* **Stated exercise**
What lines of the data include the string "Blender"? Copy them all.
— start of Listed records —
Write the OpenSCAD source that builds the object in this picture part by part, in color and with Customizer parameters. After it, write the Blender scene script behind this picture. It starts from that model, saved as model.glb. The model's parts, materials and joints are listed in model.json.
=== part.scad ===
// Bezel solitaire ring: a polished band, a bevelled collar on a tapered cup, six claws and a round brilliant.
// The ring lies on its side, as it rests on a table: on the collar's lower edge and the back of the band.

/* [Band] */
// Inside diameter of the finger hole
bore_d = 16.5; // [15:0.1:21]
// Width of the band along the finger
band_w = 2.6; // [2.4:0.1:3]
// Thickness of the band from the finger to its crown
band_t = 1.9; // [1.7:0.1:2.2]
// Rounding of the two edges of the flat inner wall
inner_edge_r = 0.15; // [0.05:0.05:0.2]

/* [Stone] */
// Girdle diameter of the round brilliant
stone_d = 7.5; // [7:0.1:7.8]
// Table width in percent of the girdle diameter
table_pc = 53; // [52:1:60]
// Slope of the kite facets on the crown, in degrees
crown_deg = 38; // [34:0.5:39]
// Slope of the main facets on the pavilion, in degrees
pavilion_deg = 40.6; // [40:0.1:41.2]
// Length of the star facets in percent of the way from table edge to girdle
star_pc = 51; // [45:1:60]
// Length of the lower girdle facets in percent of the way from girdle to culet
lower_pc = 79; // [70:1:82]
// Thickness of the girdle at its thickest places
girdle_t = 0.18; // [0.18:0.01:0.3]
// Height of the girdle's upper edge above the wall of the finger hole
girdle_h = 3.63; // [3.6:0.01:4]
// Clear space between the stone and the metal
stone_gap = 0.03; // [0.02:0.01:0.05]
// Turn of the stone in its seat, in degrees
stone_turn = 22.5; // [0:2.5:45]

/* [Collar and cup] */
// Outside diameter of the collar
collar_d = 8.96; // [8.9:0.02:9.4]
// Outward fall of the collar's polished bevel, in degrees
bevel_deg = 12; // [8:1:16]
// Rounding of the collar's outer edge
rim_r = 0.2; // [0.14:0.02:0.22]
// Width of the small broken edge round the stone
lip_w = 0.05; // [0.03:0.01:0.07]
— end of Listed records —
— start of Listed records —
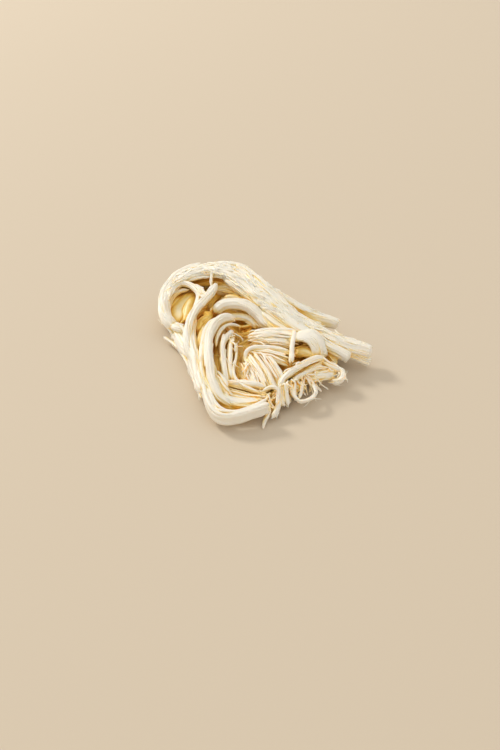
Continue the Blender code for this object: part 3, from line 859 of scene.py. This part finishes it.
— end of Listed records —
* **Answer to this exercise**
Write the OpenSCAD source that builds the object in this picture part by part, in color and with Customizer parameters. After it, write the Blender scene script behind this picture. It starts from that model, saved as model.glb. The model's parts, materials and joints are listed in model.json.
Continue the Blender code for this object: part 3, from line 859 of scene.py. This part finishes it.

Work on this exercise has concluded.